Because sex sells. It gets you attention. It's a status thing. People will always be obsessed about it no matter where you go or what fandom you're in.


----------



## Kitsu (Feb 8, 2013)

Littlerock said:


> Man, furcons need an asexual gathering group, or room or something, and I _don't_ mean an underage only group. Maybe just some folks who feel similarly about the obnoxious representation of raging hormones in the fandom, and how they'd rather avoid that scene. Being surrounded by hornballs gets really old really fast when you're not interested in it. :T
> 
> Not that I've ever been to a con, but I get the impression that this is probably how I'd feel at one.

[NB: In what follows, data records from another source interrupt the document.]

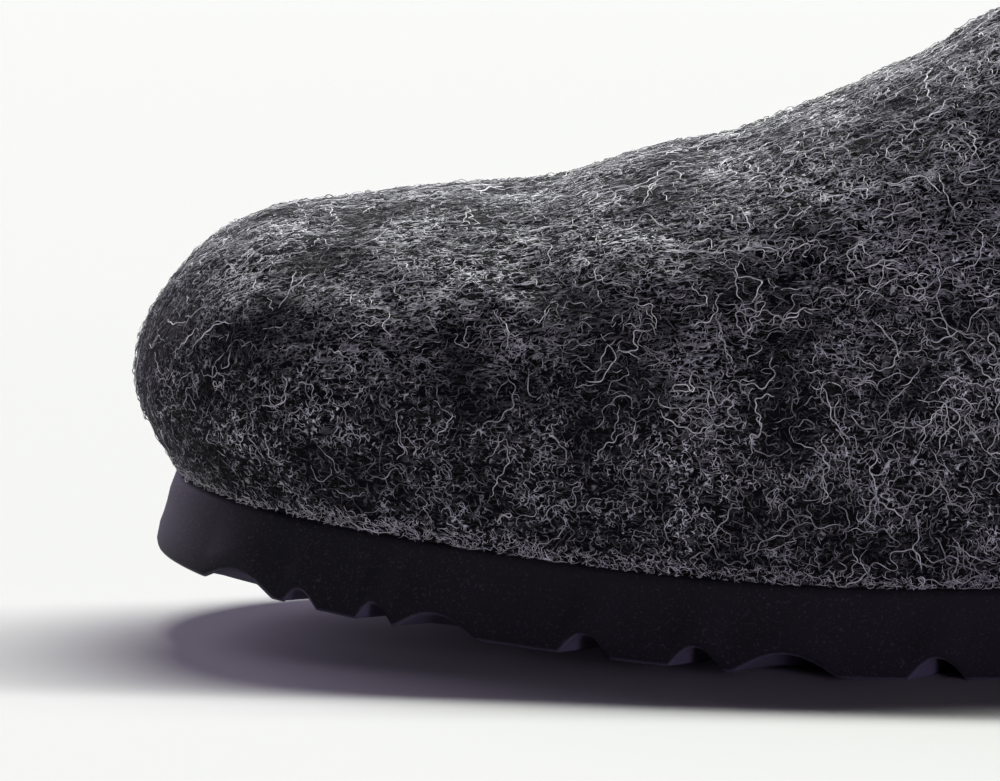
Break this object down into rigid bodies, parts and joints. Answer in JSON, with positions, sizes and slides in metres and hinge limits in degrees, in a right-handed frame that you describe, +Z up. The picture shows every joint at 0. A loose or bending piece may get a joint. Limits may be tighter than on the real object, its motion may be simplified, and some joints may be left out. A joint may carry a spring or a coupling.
{
  "type": "felt slipper",
  "caption": "Closed-toe felt slipper with a hollow blocked wool upper, a foam-rubber sole with toe spring and wavy tread, and a contoured insole.",
  "frame": {"origin": "under the middle of the shoe, on the floor it stands on", "axes": "+Z up, -X towards the toe, -Y towards the outer side of the foot"},
  "size_m": [0.2779, 0.1043, 0.0988],
  "materials": {
    "foam_rubber": "matte moulded foam rubber, fine grain",
    "wool_felt": "charcoal wool felt with loose curly grey fibres",
    "insole_felt": "dense grey felt cover"
  },
  "bodies": {
    "root": {"sole": "foam_rubber", "upper": "wool_felt", "insole": "insole_felt"}
  },
  "joints": []
}
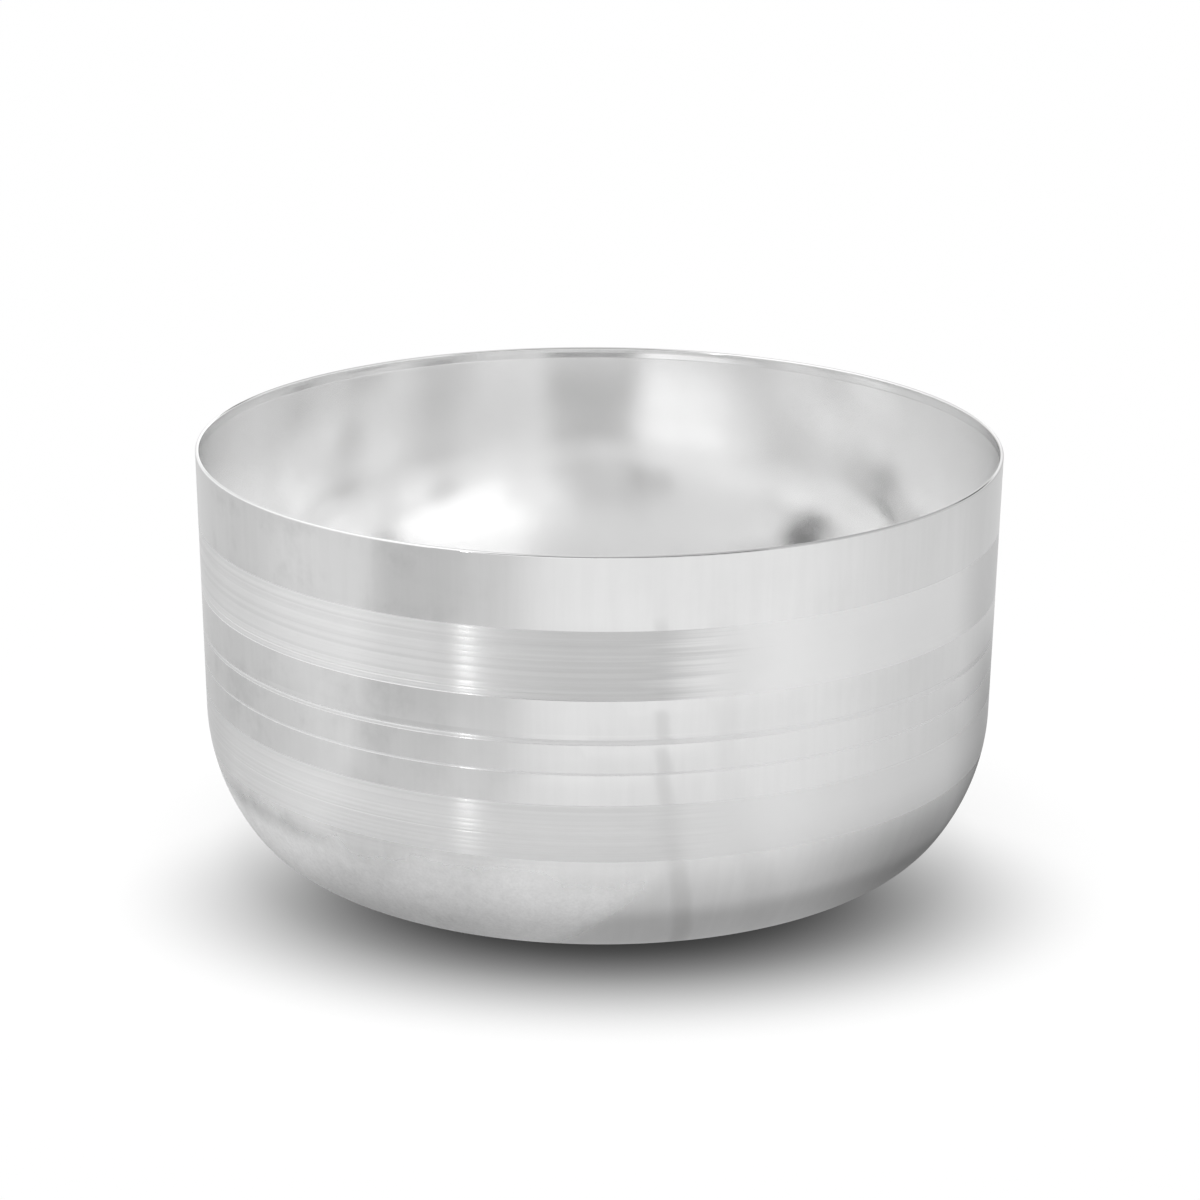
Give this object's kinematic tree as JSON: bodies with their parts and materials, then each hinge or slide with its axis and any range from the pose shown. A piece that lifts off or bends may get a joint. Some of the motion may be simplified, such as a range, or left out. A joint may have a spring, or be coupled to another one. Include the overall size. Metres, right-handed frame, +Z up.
{
  "type": "offering bowl",
  "caption": "Round silver offering bowl, straight walled and open, with fine turned line bands, a thickened rim and a small flat base.",
  "frame": {"origin": "centre of the flat base, on the surface that the bowl stands on", "axes": "+Z up along the axis of the bowl, out of its mouth; +X and +Y are free, because the bowl is round, and the pictured side faces -Y"},
  "size_m": [0.09, 0.09, 0.0469],
  "materials": {
    "silver": "polished, with satin bands of turned lines"
  },
  "bodies": {
    "root": {"bowl": "silver"}
  },
  "joints": []
}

See thats kind of my point. Its not that i dont care bout others or who they are. Its just time after time u gwt tired of the horndogs and just wish there was more to hear.  Im just tired of everything being sexual....it doesnt have to be that way 100%. Its just tiring to me and soils the fandom cause thats all u hear and see. And u wonder why furries get a bad rep.


----------



## benignBiotic (Feb 8, 2013)

Gibby said:


> Organise an asexual orgy!


What would that look like? A bunch of people sitting near each other I guess?


----------



## Schwimmwagen (Feb 8, 2013)

benignBiotic said:


> What would that look like? A bunch of people sitting near each other I guess?



And chatting amongst each other.

_Happily~_


----------



## mojisu (Feb 8, 2013)

Because it brings the attention.
In the future I might learn how to use other peoples sexuality for profit, but right now it's just the pageviews.
That's my excuse.


----------



## Fallowfox (Feb 8, 2013)

Kazooie said:


> Regular exercise usually reduces my levels of sexualness, though recently my personality's turned all gross and all obsessed with dicks. Hopefully that'll change once I'm able to get back into my exercise regime.
> 
> I dunno about the statement that furries get no action, though. It seems really, really, really easy to get it on with the gays, and furry cons are apparently full of std-bestowing orgies.



Actually good regular exercise increases your sperm count by up to ~70%. 

Although maybe being away from comnputers means we feel less sexed up when we've done exercise.


----------



## Kazooie (Feb 8, 2013)

benignBiotic said:


> What would that look like? A bunch of people sitting near each other I guess?


Sort of a zen monk gathering. Except all the monks are furries and are going "murrrrrrrrrr" instead of "ohmmmmmm".

e:


Fallowfox said:


> Actually good regular exercise increases your sperm count by up to ~70%.
> 
> Although maybe being away from computers means we feel less sexed up when we've done exercise.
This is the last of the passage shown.